As for playing calibre, it’s a bitter spiral to remain with what we have. Only the top 20 teams qualify for the Rugby World Cup, meaning other Tier 2 nations have to wait, pool their resources, and try again in 4 years time. This, then, introduces a feedback loop of unsuccessful teams, playing fewer higher-ranking opposition outside of the world cup, so they can’t improve, so they can’t qualify.
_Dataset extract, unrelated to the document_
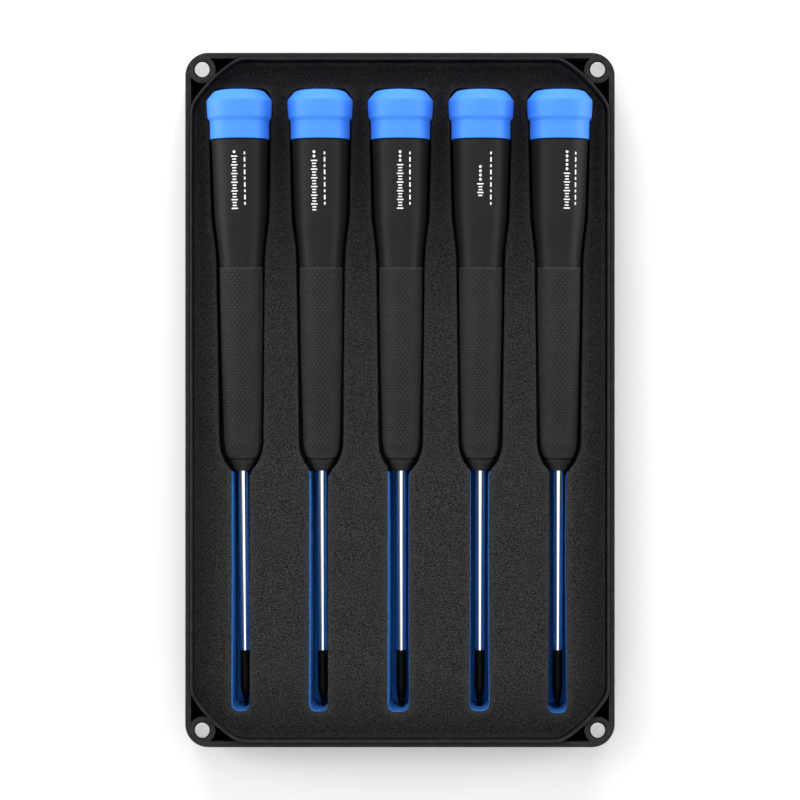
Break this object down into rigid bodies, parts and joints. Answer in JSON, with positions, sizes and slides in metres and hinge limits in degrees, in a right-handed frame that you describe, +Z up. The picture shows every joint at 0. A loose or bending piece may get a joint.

This isn’t some hyperbole either. Only 25 nations have competed at the Rugby World Cup, and since 2015, no new nation has qualified. Do I expect a match between Spain and Kenya to sell out the Stade de France? No, but keeping teams like these on the sidelines of rugby’s biggest tournament ensures a lack of competition, which turns into a lack of interest, and ultimately, a lack of revenue. Expanding to 24 teams opens up more games, more improvement for those nations, and more revenue markets for World Rugby to capitalise on.

https://www.asiarugby.com/wp-content/uploads/2018/06/964364006-e1527821451107.jpg
(AsiaRugby.Com)

So, how would a 24 team Rugby World Cup look like, and how would teams be able to qualify for it going forward? Well, we’ll explore that next time…

Stuart also hosts Hard Line Rugby on YouTube, which focuses on rugby union in the Americas. Check it out & subscribe here!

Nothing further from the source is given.